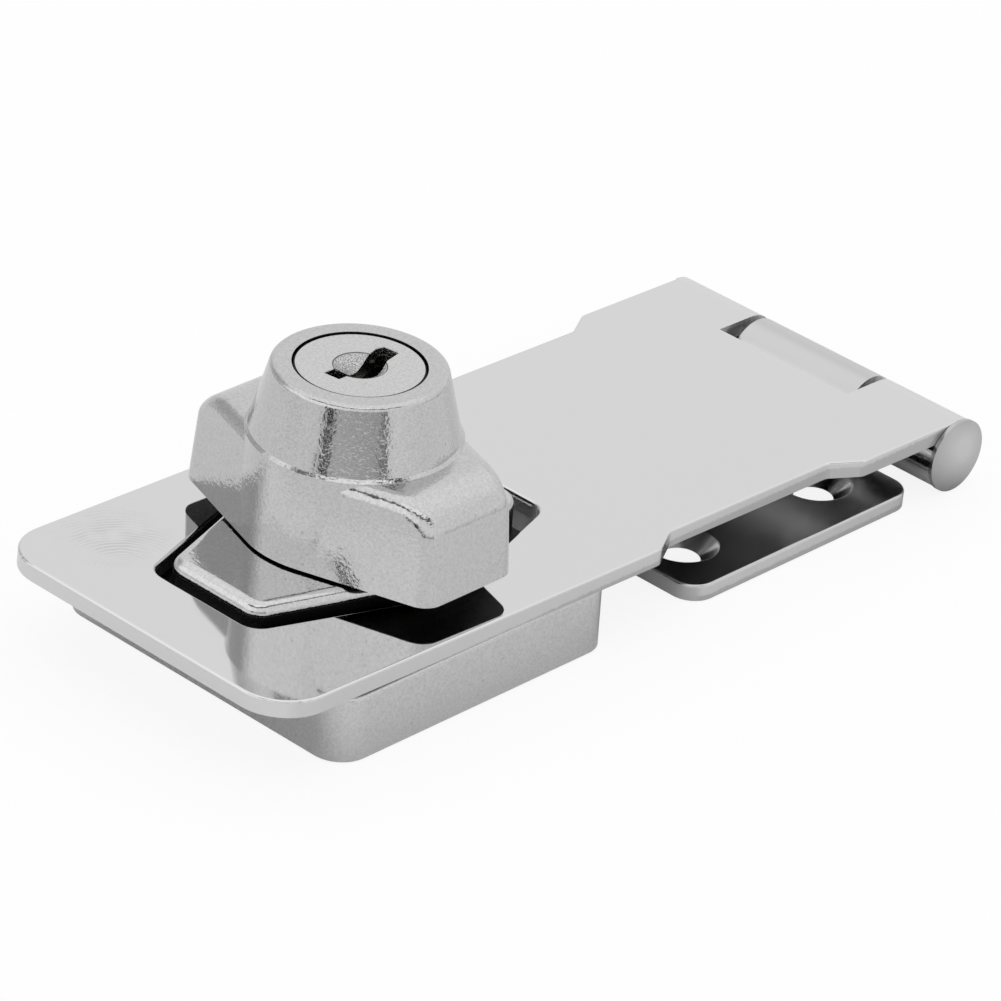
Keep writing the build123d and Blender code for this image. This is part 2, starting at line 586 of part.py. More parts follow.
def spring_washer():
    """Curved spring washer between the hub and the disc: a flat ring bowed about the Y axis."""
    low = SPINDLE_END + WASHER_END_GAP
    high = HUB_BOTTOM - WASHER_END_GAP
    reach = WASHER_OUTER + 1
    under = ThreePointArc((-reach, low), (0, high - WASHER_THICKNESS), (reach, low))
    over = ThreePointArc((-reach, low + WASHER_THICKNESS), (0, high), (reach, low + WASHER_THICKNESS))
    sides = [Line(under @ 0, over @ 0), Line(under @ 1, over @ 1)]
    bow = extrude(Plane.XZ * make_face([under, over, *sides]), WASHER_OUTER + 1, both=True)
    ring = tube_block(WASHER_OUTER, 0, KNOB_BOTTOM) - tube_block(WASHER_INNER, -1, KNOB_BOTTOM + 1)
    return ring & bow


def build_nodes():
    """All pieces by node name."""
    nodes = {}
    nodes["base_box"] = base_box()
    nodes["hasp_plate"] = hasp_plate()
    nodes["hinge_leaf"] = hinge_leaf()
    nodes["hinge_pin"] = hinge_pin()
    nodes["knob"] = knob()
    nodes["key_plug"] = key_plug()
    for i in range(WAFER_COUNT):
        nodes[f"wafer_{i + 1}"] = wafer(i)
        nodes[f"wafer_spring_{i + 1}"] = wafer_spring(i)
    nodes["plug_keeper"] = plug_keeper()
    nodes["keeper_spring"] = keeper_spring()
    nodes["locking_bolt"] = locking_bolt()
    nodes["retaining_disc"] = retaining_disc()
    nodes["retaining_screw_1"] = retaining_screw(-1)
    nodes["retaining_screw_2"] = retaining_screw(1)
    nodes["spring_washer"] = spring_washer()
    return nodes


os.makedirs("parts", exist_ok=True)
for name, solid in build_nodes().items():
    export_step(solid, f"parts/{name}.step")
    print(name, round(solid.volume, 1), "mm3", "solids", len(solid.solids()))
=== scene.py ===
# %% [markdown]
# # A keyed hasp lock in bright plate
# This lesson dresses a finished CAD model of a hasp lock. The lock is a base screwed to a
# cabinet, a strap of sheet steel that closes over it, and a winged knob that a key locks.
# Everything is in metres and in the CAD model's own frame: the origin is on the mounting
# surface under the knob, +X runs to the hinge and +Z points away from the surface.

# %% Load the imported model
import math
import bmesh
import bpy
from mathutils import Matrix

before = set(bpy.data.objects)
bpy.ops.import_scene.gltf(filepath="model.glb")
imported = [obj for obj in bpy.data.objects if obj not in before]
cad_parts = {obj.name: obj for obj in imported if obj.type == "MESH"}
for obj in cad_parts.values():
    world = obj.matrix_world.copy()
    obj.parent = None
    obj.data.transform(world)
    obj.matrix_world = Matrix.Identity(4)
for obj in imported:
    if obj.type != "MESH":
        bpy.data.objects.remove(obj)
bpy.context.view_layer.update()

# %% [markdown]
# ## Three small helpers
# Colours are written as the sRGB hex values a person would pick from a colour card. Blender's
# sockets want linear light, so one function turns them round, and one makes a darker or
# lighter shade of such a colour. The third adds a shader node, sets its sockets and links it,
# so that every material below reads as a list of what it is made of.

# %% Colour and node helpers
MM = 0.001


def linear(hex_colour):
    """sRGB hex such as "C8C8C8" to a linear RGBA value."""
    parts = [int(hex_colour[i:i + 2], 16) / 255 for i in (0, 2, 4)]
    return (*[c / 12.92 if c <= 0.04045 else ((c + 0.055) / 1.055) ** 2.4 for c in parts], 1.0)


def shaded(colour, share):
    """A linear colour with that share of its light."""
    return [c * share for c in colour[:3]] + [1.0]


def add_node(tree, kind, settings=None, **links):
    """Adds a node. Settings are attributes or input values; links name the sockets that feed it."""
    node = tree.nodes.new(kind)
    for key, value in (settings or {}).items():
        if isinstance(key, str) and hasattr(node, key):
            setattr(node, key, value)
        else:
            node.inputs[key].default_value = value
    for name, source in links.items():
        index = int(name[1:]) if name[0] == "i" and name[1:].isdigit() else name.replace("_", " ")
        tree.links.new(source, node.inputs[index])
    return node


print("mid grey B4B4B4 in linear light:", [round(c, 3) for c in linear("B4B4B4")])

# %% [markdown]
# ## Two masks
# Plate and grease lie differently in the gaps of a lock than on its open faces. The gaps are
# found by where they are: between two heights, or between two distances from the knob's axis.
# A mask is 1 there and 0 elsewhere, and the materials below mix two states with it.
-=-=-
→ **Task requirements**
Exactly repeat the lines from the line with "for name, solid" to the line with "bpy.context.view_layer.update()", including both, and output nothing else.

→ **Exercise answer**
for name, solid in build_nodes().items():
    export_step(solid, f"parts/{name}.step")
    print(name, round(solid.volume, 1), "mm3", "solids", len(solid.solids()))
=== scene.py ===
# %% [markdown]
# # A keyed hasp lock in bright plate
# This lesson dresses a finished CAD model of a hasp lock. The lock is a base screwed to a
# cabinet, a strap of sheet steel that closes over it, and a winged knob that a key locks.
# Everything is in metres and in the CAD model's own frame: the origin is on the mounting
# surface under the knob, +X runs to the hinge and +Z points away from the surface.

# %% Load the imported model
import math
import bmesh
import bpy
from mathutils import Matrix

before = set(bpy.data.objects)
bpy.ops.import_scene.gltf(filepath="model.glb")
imported = [obj for obj in bpy.data.objects if obj not in before]
cad_parts = {obj.name: obj for obj in imported if obj.type == "MESH"}
for obj in cad_parts.values():
    world = obj.matrix_world.copy()
    obj.parent = None
    obj.data.transform(world)
    obj.matrix_world = Matrix.Identity(4)
for obj in imported:
    if obj.type != "MESH":
        bpy.data.objects.remove(obj)
bpy.context.view_layer.update()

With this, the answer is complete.